# Written instruction:
Below this line is a set of entries; quote exactly the lines from the line that contains "housing_profile();" to the line that contains "world = obj.matrix_world.copy()", both lines included.

# Provided information:

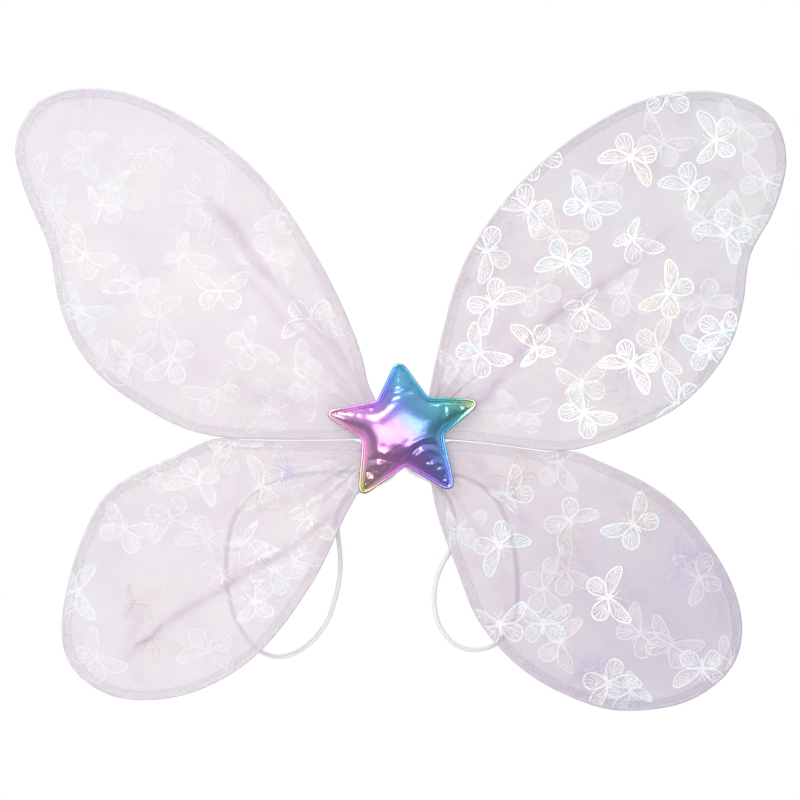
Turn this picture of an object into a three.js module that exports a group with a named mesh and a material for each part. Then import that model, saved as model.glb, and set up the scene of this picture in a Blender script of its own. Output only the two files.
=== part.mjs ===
// Fairy wings: two pairs of wire-framed organza wings that bend out from a small sewn hub. The hub
// carries a padded star in front, a felt patch behind, and two elastic shoulder straps.
// Millimetres. +Z is up, +X is to the right, and +Y points at the wearer's back. The origin is the
// centre of the back patch's outer face, which is what a wearer or a display card holds.
import * as THREE from 'three';

// ---- driving dimensions ----------------------------------------------------------------------
const WING_SPAN = 480; // tip to tip, across
const WING_HEIGHT = 386; // top of the upper wings to bottom of the lower wings
const TIP_BOW = 14; // how far the wing tips curl away from the wearer
const BOW_START = 50; // distance from the middle where that curl begins
const WIRE_DIAMETER = 1.8; // white coated steel wire
const SHEET_THICKNESS = 0.3; // one layer of organza, with its print
const HEM_WIDTH = 4.5; // seam allowance turned in along the wire
const HEM_THICKNESS = 1.5;
const STRAP_DIAMETER = 3; // round covered elastic
const HUB_WIDTH = 30;
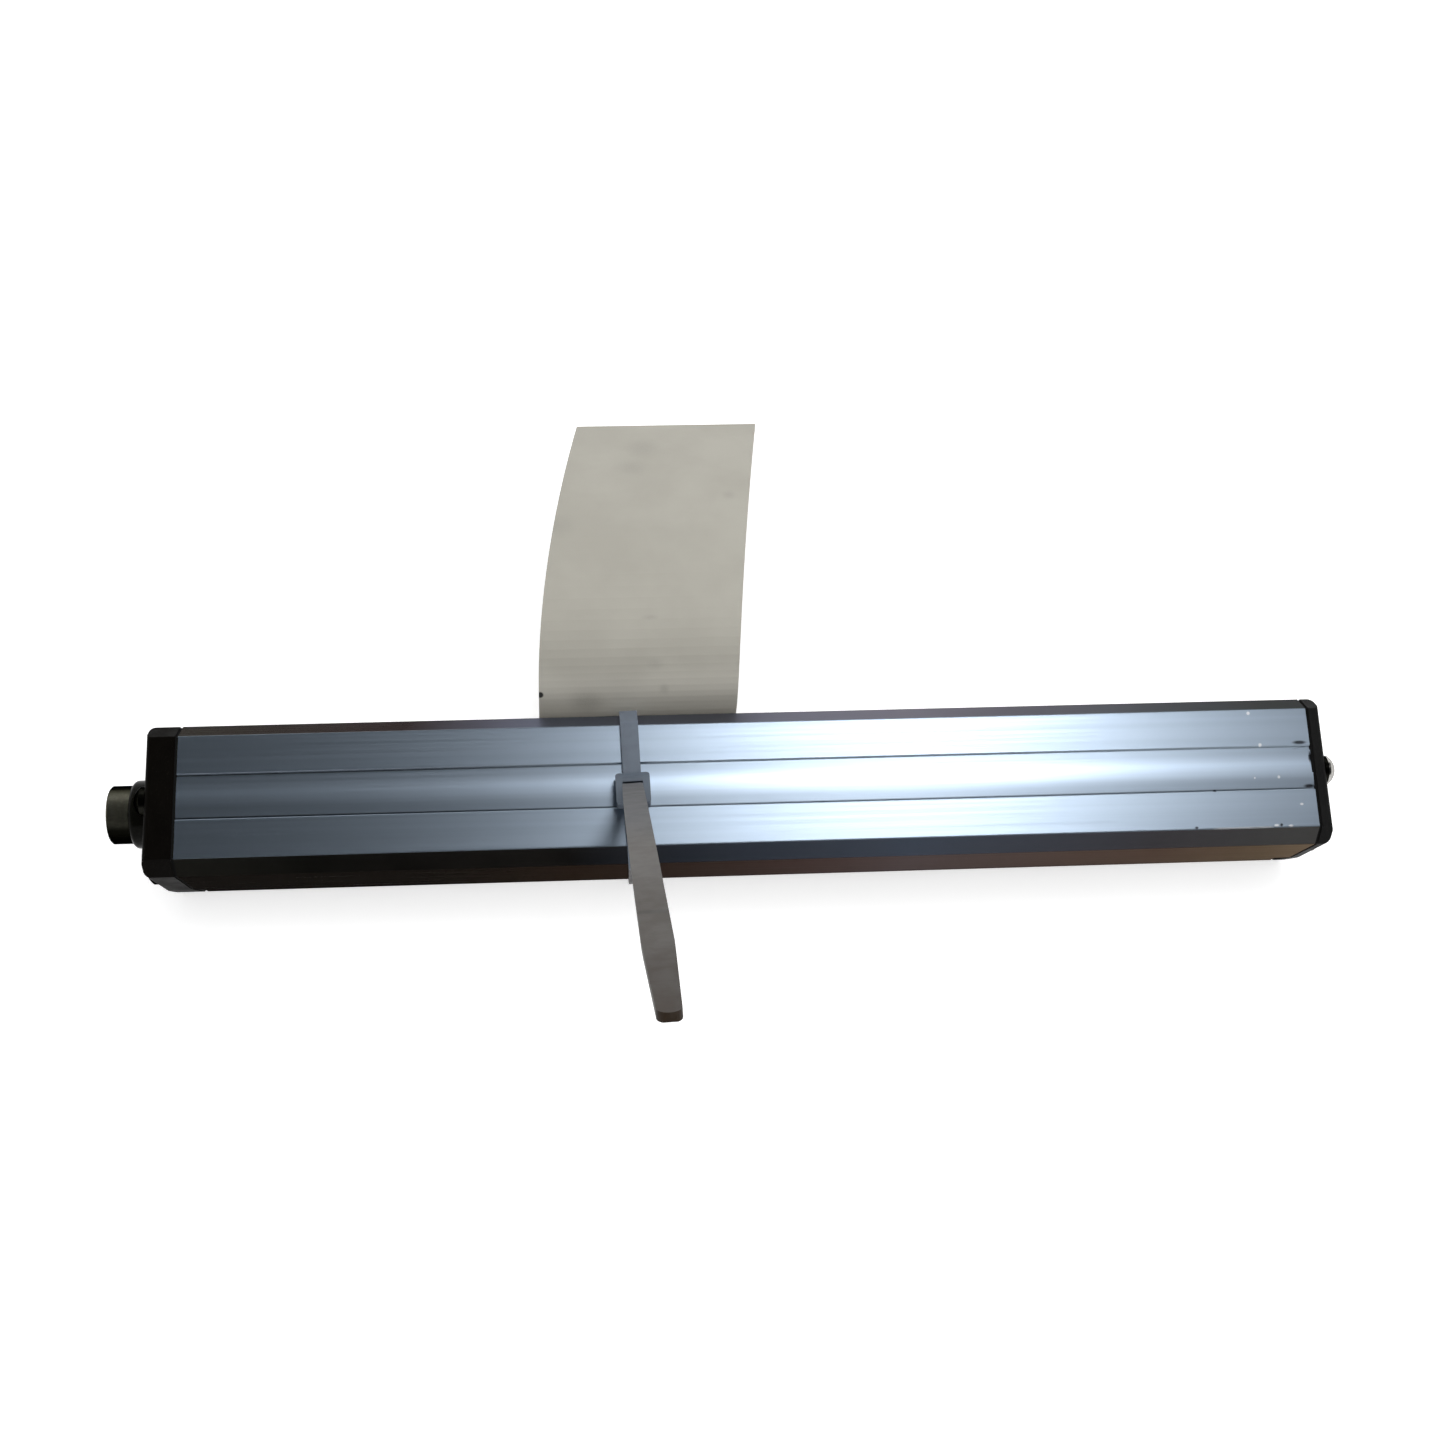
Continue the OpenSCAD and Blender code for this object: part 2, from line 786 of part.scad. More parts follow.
module coil_bobbin() {
    color("beige")
        difference() {
            union() {
                bar_x(bobbin_x, bobbin_x + bobbin_len, bobbin_core_r, 0, channel_z);
                bar_x(bobbin_x, bobbin_x + bobbin_flange_t, bobbin_flange_r, 0, channel_z);
                bar_x(bobbin_x + bobbin_len - bobbin_flange_t, bobbin_x + bobbin_len,
                    bobbin_flange_r, 0, channel_z);
            }
            bar_x(bobbin_x - 1, bobbin_x + bobbin_len + 1, wire_hole_r, 0, channel_z);
        }
}

module pickup_coil() {
    color("chocolate")
        tube_x(bobbin_x + bobbin_flange_t, bobbin_x + bobbin_len - bobbin_flange_t,
            bobbin_flange_r - 0.6, bobbin_core_r, 0, channel_z);
}

module bias_magnet() {
    color("darkgray")
        tube_x(magnet_x, magnet_x + magnet_len, bobbin_flange_r, wire_hole_r, 0, channel_z);
}

module coil_shield() {
    color("lightgray")
        tube_x(shield_x, shield_x + shield_len, shield_r, shield_r - shield_wall, 0, channel_z);
}

module coil_leads() {
    thin = lead_d * 0.6;
    root_y = bobbin_core_r + 0.9;
    side_y = lead_ys[1] + 2.4;
    foot_x = board_x0 + 2;
    color("goldenrod")
        for (side = [-1, 1])
            wire_path([
                [bobbin_x, side * root_y, channel_z],
                [lead_turn_x, side * root_y, channel_z],
                [lead_turn_x, side * side_y, channel_z],
                [lead_turn_x, side * side_y, board_top + thin / 2],
                [foot_x, side * side_y, board_top + thin / 2]
            ], thin);
}

// Middle line of the tail in the tie's own plane, at a distance s along it from the head
tail_turn = tail_tip_lean - tail_lean;
tail_bend_r = tail_len * 180 / (PI * tail_turn);
tail_bend_y = tail_start_y - tail_bend_r * cos(tail_lean);
tail_bend_z = tail_start_z - tail_bend_r * sin(tail_lean);
function tail_point(s) =
    let (lean = tail_lean + tail_turn * s / tail_len)
    [tail_bend_y + tail_bend_r * cos(lean), tail_bend_z + tail_bend_r * sin(lean)];
tail_root = tail_point(0) - (tail_start_z - tail_root_z) / cos(tail_lean)
    * [-sin(tail_lean), cos(tail_lean)];

// Sideways place and half width of the tail, which narrows to a rounded tip
function tail_side(s) = -4 * tail_bow * (s / tail_len) * (1 - s / tail_len);
function tail_half(s) =
    let (
        rest = tail_len - s,
        blunt = tip_w / 2,
        straight = blunt + (tie_w / 2 - blunt) * min(rest / tip_len, 1)
    )
    rest < blunt ? sqrt(blunt * blunt - pow(blunt - rest, 2)) * straight / blunt : straight;

module tie_tail() {
    stations = concat(
        [for (i = [0:tail_steps]) (tail_len - tip_w / 2) * i / tail_steps],
        [for (a = [75:-15:0]) tail_len - tip_w / 2 * (1 - cos(a))]
    );
    last = len(stations) - 1;
    middle = concat([tail_root], [for (s = stations) tail_point(s)]);
    intersection() {
        along_x(-tie_w, tie_w)
            polygon(strip(middle, tie_t));
        translate([0, tie_head_w, 0])
            rotate([90, 0, 0])
                linear_extrude(tail_len)
                    polygon(concat(
                        [[-tie_w / 2, tail_root_z - tie_t]],
                        [for (s = stations) [tail_side(s) - tail_half(s), tail_point(s)[1]]],
                        [for (i = [last - 1:-1:0])
                            let (s = stations[i])
                            [tail_side(s) + tail_half(s), tail_point(s)[1]]],
                        [[tie_w / 2, tail_root_z - tie_t]]
                    ));
    }
}

// Head of the tie, with the slot that the tail comes out of
module tie_head() {
    round_r = 1;
    low = housing_h + tie_gap;
    half_l = tie_head_len / 2;
    slot_w = tie_w + 0.6;
    slot_l = 2.6;
    difference() {
        intersection() {
            translate([0, tie_head_y, low])
                linear_extrude(tie_head_h)
                    union() {
                        square([tie_head_w - 2 * round_r, tie_head_len], center = true);
                        square([tie_head_w, tie_head_len - 2 * round_r], center = true);
                        for (sx = [-1, 1], sy = [-1, 1])
                            translate([sx * (tie_head_w / 2 - round_r), sy * (half_l - round_r)])
                                circle(r = round_r);
                    }
            along_x(-tie_head_w, tie_head_w)
                polygon([
                    [tie_head_y - half_l - 1, low - 1],
                    [tie_head_y + half_l + 1, low - 1],
                    [tie_head_y + half_l + 1, low + tie_t + 0.8],
                    [tie_head_y + half_l - 1.6, low + tie_head_h],
                    [tie_head_y - half_l + 0.5, low + tie_head_h],
                    [tie_head_y - half_l - 0.6, low + tie_head_h - 1.2],
                    [tie_head_y - half_l - 1, low]
                ]);
        }
        translate([-slot_w / 2, tie_head_y - slot_l / 2 + 0.3, low + tie_t])
            cube([slot_w, slot_l, tie_head_h]);
    }
}

module cable_tie() {
    color("gray")
        translate([tie_x, tie_head_y, 0])
            rotate([0, 0, tie_turn])
                translate([0, -tie_head_y, 0]) {
                    along_x(-tie_w / 2, tie_w / 2)
                        difference() {
                            polygon(outline(-tie_gap - tie_t, corner_r + tie_gap + tie_t));
                            polygon(outline(-tie_gap, corner_r + tie_gap));
                        }
                    tie_head();
                    tie_tail();
                }
}

// Outline of the tag seen from above: its edges drift sideways as the sheet springs back
function tag_x(t) = tie_back_x + curve(tag_drift, t)[0];
function tag_y(t) = curve(tag_curve, t)[0];

module tag_sheet() {
    side = tag_pinch[0][0] - 1;
    far = tag_y(1) + 1;
    half = tag_w / 2;
    slot_half_w = tie_w / 2 + tag_slot_gap;
    steps = [for (i = [0:tag_steps]) i / tag_steps];
    middle = concat(tag_pinch, [for (t = steps) curve(tag_curve, t)]);
    color("silver")
        difference() {
            intersection() {
                along_x(tie_back_x - tag_w, tie_back_x + tag_w)
                    polygon(strip(middle, tag_t));
                translate([0, 0, tie_base_z])
                    linear_extrude(housing_h + tag_arch)
                        polygon(concat(
                            [[tag_x(0) - half, side]],
                            [for (t = steps) [tag_x(t) - half, tag_y(t)]],
                            [[tag_x(1) - half, far], [tag_x(1) + half, far]],
                            [for (t = steps) [tag_x(1 - t) + half, tag_y(1 - t)]],
                            [[tag_x(0) + half, side]]
                        ));
            }
            translate([tie_back_x - slot_half_w, side, flange_t + 5.5])
                cube([2 * slot_half_w, tie_t + 8, slot_top - flange_t - 0.2]);
        }
}

housing_profile();
connector_end_cap();
plain_end_cap();
connector_end_gasket();
plain_end_gasket();
connector_cap_screws();
plain_cap_screws();
screw_washers();
connector_shell();
connector_collar();
connector_seal();
connector_nut();
connector_insulator();
contact_pins();
lead_wires();
circuit_board();
signal_chips();
board_capacitors();
board_header();
waveguide_tube();
waveguide_sleeve();
waveguide_wire();
return_conductor();
tube_supports();
end_damper();
coil_bobbin();
pickup_coil();
bias_magnet();
coil_shield();
coil_leads();
cable_tie();
tag_sheet();
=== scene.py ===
"""Looks of the magnetostrictive position sensor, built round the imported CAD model. Metres, +Z up."""
import math

import bmesh
import bpy
from mathutils import Matrix, Vector


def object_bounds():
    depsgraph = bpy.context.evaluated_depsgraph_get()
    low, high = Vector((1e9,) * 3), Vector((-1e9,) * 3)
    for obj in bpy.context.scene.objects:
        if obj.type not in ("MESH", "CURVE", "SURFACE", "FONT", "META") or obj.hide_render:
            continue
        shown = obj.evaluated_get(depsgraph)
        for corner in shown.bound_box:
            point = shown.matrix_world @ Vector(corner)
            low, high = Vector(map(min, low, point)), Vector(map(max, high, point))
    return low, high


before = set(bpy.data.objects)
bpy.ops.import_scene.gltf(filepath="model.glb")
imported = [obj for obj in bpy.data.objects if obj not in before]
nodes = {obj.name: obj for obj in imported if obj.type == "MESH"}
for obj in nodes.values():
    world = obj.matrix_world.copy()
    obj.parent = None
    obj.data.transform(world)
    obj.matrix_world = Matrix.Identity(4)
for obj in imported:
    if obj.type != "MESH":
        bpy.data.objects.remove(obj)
cad_box = [list(corner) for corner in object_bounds()]

MM = 0.001
# The sensing face reaches this far to both sides of the middle
FACE_EDGE_Y = 0.01655
# All of the sensing face lies above this height
FACE_LOW_Z = 0.038
# Middle and half width of the crowned strip, and the places of the two fine grooves beside it
CROWN_Y = 0.0005
CROWN_HALF = 0.0040
GROOVE_Y = 0.0059
# Share of the crown's lean across the housing that its shading keeps
CROWN_LEAN = 0.42
# Height at which the slopes meet the upright sides
SLOPE_FOOT_Z = 0.0359
# Height of the painted shade line across the tie's tail
GRIP_LINE_Z = 0.2425
# The floor lies just under the lowest point of the part
FLOOR_Z = cad_box[0][2] - 0.00005
# Places along the housing, in millimetres, at which the painted light and shade of its slopes and sides, and
# its painted reflection tint, are set
LENGTH_STOPS = (-147, -93, -50, 42, 110, 145)
# How far a grain makes a colour darker and lighter
GRAIN_CONTRAST = 0.18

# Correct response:
housing_profile();
connector_end_cap();
plain_end_cap();
connector_end_gasket();
plain_end_gasket();
connector_cap_screws();
plain_cap_screws();
screw_washers();
connector_shell();
connector_collar();
connector_seal();
connector_nut();
connector_insulator();
contact_pins();
lead_wires();
circuit_board();
signal_chips();
board_capacitors();
board_header();
waveguide_tube();
waveguide_sleeve();
waveguide_wire();
return_conductor();
tube_supports();
end_damper();
coil_bobbin();
pickup_coil();
bias_magnet();
coil_shield();
coil_leads();
cable_tie();
tag_sheet();
=== scene.py ===
"""Looks of the magnetostrictive position sensor, built round the imported CAD model. Metres, +Z up."""
import math

import bmesh
import bpy
from mathutils import Matrix, Vector


def object_bounds():
    depsgraph = bpy.context.evaluated_depsgraph_get()
    low, high = Vector((1e9,) * 3), Vector((-1e9,) * 3)
    for obj in bpy.context.scene.objects:
        if obj.type not in ("MESH", "CURVE", "SURFACE", "FONT", "META") or obj.hide_render:
            continue
        shown = obj.evaluated_get(depsgraph)
        for corner in shown.bound_box:
            point = shown.matrix_world @ Vector(corner)
            low, high = Vector(map(min, low, point)), Vector(map(max, high, point))
    return low, high


before = set(bpy.data.objects)
bpy.ops.import_scene.gltf(filepath="model.glb")
imported = [obj for obj in bpy.data.objects if obj not in before]
nodes = {obj.name: obj for obj in imported if obj.type == "MESH"}
for obj in nodes.values():
    world = obj.matrix_world.copy()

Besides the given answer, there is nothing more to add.